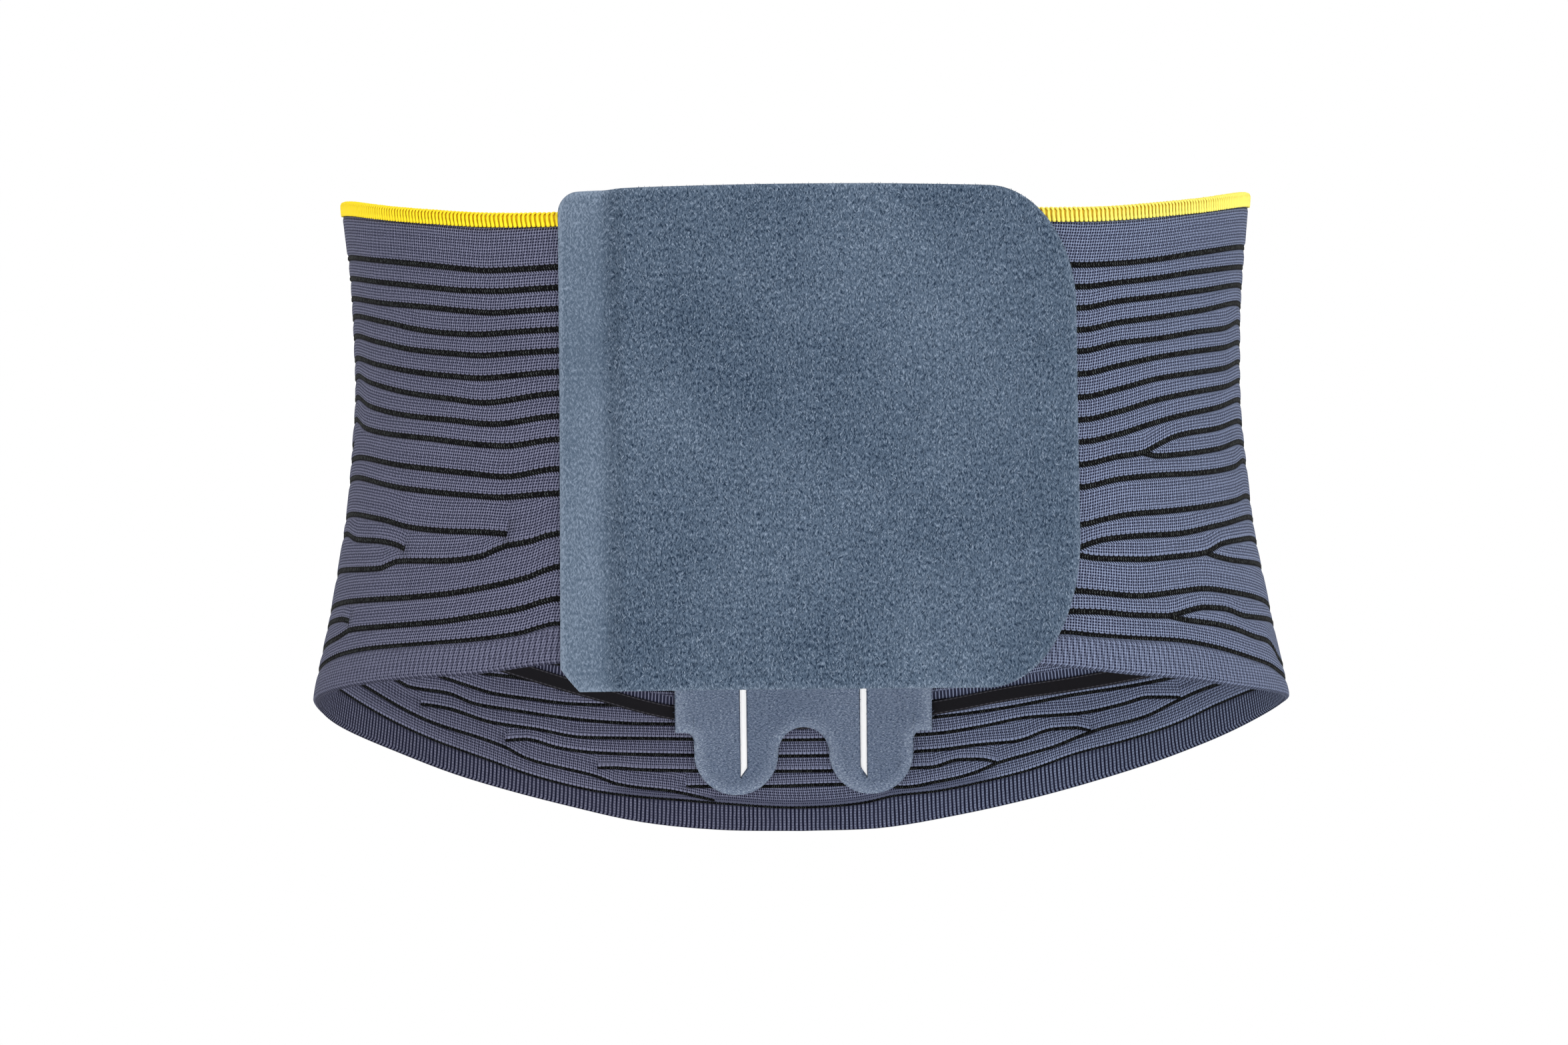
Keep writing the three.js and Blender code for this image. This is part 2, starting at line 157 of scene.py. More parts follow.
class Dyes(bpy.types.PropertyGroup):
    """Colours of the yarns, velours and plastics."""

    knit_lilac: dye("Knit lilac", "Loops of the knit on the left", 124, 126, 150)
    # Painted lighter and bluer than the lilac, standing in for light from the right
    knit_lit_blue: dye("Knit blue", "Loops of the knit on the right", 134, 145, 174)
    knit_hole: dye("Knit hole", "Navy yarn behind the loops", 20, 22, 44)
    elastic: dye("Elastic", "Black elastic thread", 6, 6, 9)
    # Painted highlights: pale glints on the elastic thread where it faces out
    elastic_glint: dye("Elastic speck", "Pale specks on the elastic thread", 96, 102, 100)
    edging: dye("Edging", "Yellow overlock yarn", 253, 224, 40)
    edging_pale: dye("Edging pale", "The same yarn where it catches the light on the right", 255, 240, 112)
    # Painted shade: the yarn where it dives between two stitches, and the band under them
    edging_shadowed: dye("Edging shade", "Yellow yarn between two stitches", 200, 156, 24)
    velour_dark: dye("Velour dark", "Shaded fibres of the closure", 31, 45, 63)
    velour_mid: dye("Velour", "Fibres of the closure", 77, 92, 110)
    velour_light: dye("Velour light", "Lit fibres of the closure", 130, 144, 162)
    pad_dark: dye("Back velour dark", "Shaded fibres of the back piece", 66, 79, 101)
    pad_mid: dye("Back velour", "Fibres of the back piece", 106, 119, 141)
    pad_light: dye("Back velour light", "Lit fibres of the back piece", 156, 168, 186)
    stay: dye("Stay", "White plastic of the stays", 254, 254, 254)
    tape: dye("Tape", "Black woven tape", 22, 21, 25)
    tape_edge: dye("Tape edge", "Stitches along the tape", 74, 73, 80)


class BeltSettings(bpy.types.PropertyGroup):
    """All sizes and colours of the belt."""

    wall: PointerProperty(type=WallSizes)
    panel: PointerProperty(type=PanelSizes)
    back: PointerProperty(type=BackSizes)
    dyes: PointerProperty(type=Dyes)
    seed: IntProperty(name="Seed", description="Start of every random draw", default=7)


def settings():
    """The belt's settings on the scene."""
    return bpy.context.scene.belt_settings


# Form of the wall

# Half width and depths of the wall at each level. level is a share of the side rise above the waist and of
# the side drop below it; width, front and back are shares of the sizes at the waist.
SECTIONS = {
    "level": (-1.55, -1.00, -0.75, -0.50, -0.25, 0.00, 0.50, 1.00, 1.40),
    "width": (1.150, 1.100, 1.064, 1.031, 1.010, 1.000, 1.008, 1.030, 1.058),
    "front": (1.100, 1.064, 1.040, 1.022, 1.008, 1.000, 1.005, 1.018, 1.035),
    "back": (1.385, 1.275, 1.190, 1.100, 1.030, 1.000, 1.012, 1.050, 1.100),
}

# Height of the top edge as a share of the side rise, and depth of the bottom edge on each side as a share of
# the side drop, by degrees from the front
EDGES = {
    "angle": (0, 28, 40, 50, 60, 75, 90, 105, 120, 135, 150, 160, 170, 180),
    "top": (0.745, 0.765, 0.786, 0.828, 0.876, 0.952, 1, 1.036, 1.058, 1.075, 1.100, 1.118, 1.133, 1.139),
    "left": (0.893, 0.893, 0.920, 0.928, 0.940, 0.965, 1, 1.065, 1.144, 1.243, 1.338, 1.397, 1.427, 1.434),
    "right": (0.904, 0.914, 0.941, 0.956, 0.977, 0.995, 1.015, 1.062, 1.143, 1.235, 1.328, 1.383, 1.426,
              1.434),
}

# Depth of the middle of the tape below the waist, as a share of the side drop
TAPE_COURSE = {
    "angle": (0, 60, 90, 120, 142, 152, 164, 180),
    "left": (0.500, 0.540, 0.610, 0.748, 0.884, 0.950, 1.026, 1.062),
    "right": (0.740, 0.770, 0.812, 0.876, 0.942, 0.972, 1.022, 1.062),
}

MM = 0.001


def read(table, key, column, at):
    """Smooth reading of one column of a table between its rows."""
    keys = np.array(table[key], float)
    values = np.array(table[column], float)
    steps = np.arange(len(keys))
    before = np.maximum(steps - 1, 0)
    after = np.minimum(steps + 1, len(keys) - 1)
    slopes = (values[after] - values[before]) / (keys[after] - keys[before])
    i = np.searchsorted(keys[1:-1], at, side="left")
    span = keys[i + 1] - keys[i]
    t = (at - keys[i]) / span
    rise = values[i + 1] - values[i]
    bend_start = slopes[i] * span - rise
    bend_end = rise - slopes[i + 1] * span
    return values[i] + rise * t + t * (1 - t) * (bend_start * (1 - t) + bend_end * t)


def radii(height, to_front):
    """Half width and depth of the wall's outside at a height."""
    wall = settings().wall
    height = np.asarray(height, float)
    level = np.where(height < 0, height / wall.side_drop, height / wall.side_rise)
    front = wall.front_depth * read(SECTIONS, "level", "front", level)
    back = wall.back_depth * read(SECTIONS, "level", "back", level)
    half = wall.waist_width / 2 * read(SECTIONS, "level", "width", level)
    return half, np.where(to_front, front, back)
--
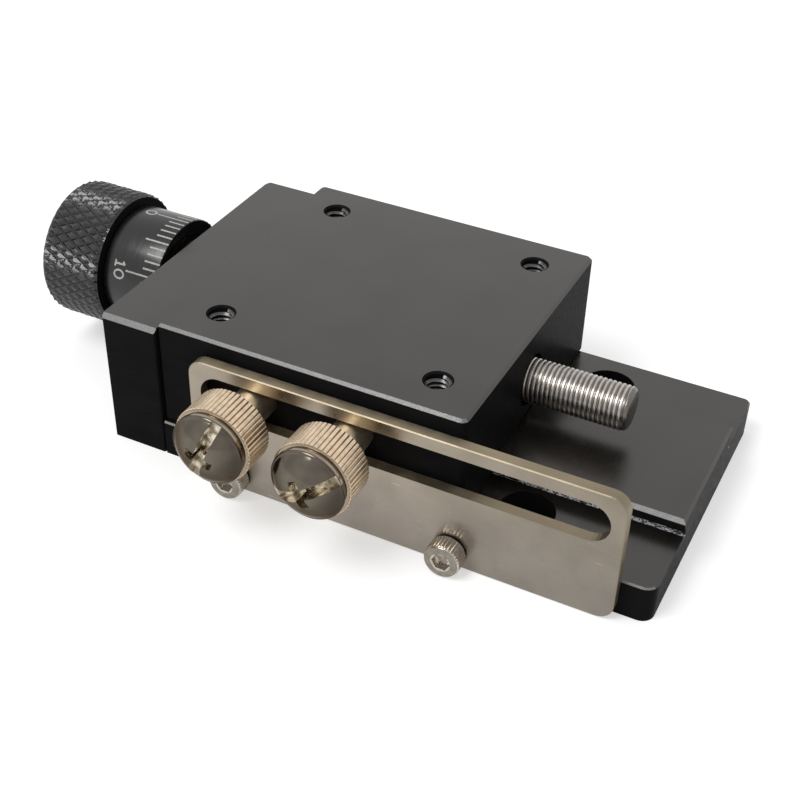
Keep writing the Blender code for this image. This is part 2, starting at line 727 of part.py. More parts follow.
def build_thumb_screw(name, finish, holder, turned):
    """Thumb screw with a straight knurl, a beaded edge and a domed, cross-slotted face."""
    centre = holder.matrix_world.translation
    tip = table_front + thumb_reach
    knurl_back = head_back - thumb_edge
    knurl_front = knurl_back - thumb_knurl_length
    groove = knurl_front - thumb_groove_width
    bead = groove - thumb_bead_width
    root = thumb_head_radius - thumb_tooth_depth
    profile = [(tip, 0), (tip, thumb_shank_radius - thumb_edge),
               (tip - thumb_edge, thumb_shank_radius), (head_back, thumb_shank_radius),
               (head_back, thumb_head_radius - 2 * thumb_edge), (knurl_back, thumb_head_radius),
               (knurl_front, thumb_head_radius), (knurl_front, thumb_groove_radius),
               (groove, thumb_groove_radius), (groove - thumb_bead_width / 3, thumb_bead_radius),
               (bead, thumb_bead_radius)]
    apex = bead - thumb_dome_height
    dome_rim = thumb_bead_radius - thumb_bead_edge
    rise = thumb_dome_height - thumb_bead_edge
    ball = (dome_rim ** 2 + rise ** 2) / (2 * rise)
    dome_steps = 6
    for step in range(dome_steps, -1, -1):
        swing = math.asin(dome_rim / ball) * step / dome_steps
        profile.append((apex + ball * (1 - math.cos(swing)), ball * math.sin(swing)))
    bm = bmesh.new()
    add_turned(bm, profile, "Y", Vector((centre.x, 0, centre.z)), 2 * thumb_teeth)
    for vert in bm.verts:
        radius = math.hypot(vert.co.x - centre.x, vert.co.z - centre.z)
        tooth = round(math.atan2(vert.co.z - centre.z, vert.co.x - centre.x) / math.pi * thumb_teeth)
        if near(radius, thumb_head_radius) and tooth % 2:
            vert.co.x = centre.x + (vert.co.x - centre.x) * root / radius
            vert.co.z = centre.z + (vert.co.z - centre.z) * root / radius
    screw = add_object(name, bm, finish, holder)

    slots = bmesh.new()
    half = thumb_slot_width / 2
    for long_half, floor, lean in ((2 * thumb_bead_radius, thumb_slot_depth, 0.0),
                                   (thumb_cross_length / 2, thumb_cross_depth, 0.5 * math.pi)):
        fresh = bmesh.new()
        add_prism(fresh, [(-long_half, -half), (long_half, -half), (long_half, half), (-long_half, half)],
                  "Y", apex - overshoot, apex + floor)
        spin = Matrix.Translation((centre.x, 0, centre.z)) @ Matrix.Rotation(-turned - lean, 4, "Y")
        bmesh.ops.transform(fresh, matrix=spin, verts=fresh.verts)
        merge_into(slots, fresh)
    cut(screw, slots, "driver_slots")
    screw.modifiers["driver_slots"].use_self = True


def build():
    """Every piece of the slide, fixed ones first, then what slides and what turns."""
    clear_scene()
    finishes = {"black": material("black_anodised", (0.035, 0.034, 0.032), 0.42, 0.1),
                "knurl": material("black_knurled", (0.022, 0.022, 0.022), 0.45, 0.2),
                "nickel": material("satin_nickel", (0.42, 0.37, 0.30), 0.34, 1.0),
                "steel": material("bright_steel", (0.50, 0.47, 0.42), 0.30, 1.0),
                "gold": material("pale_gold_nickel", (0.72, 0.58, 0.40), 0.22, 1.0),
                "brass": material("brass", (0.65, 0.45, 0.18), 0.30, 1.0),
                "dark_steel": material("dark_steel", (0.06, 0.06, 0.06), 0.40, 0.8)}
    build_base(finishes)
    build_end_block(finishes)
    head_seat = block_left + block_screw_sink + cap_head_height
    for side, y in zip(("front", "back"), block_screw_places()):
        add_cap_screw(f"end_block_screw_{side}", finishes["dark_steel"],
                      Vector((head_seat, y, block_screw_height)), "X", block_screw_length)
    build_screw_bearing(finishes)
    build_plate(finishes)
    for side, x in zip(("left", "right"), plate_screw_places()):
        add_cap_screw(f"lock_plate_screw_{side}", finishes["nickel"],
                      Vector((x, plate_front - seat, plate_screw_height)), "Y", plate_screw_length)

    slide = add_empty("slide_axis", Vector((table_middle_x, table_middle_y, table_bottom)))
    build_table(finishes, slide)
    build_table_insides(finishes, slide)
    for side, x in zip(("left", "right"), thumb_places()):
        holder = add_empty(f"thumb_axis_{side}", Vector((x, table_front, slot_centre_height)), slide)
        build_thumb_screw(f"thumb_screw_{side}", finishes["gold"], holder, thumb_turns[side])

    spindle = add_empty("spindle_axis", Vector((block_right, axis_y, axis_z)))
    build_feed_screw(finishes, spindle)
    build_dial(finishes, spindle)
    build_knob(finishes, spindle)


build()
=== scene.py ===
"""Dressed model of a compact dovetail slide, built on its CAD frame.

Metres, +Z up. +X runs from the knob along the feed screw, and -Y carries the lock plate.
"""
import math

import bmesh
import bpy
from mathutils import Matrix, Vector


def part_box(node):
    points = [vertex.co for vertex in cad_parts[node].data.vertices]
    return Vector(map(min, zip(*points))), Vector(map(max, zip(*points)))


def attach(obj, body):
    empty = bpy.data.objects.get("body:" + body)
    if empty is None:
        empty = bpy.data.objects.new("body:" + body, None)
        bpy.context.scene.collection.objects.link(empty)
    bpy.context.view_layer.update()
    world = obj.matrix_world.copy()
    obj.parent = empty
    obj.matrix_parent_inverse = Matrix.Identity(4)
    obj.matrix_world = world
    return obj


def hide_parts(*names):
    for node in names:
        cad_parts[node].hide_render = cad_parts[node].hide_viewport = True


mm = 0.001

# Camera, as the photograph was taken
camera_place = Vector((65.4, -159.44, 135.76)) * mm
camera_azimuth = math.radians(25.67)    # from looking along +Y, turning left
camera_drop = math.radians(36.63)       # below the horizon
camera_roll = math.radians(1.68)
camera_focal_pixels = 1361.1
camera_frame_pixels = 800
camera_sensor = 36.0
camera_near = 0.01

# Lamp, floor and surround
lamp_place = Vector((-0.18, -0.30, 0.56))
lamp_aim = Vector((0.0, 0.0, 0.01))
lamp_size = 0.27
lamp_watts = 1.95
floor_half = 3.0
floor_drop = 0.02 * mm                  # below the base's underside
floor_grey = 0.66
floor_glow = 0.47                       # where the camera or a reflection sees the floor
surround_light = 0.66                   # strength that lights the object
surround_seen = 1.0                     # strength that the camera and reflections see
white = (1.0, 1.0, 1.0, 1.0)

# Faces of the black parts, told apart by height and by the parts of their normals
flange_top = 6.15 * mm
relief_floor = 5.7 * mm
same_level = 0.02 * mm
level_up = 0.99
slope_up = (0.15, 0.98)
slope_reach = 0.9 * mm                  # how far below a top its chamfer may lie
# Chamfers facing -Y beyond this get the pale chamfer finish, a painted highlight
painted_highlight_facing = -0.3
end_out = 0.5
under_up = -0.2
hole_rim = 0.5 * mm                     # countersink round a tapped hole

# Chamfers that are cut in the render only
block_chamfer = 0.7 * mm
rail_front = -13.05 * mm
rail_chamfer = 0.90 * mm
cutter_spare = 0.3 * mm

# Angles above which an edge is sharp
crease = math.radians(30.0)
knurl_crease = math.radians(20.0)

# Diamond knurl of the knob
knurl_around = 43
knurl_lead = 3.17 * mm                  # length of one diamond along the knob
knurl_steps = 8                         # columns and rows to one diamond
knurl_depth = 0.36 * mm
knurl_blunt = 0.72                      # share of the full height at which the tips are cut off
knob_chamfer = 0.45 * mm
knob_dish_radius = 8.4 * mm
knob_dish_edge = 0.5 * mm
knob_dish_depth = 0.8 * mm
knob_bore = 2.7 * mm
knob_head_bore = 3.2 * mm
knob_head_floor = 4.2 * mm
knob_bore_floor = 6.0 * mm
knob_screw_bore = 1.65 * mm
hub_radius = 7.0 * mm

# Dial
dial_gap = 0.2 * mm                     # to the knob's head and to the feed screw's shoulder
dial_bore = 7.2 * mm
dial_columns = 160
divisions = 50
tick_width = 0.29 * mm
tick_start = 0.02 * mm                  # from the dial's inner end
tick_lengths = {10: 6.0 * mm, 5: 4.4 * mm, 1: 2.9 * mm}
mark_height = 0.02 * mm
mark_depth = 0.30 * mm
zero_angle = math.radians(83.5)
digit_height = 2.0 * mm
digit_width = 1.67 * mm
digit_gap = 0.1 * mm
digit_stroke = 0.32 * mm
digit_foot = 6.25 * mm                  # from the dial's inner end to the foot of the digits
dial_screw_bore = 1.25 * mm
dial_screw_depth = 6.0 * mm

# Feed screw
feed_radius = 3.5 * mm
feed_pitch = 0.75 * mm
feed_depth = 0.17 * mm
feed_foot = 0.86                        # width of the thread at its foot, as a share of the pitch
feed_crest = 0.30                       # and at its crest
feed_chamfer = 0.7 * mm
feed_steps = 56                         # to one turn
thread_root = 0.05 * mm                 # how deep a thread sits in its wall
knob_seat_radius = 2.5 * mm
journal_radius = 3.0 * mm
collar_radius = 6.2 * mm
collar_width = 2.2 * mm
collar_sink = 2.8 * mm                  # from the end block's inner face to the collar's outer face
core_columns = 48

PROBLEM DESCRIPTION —
Everything from the line with "Vector((block_right, axis_y, axis_z)))" through the line with "world = obj.matrix_world.copy()" is to be output exactly; leave out all other lines.

TASK OUTPUT —
    spindle = add_empty("spindle_axis", Vector((block_right, axis_y, axis_z)))
    build_feed_screw(finishes, spindle)
    build_dial(finishes, spindle)
    build_knob(finishes, spindle)


build()
=== scene.py ===
"""Dressed model of a compact dovetail slide, built on its CAD frame.

Metres, +Z up. +X runs from the knob along the feed screw, and -Y carries the lock plate.
"""
import math

import bmesh
import bpy
from mathutils import Matrix, Vector


def part_box(node):
    points = [vertex.co for vertex in cad_parts[node].data.vertices]
    return Vector(map(min, zip(*points))), Vector(map(max, zip(*points)))


def attach(obj, body):
    empty = bpy.data.objects.get("body:" + body)
    if empty is None:
        empty = bpy.data.objects.new("body:" + body, None)
        bpy.context.scene.collection.objects.link(empty)
    bpy.context.view_layer.update()
    world = obj.matrix_world.copy()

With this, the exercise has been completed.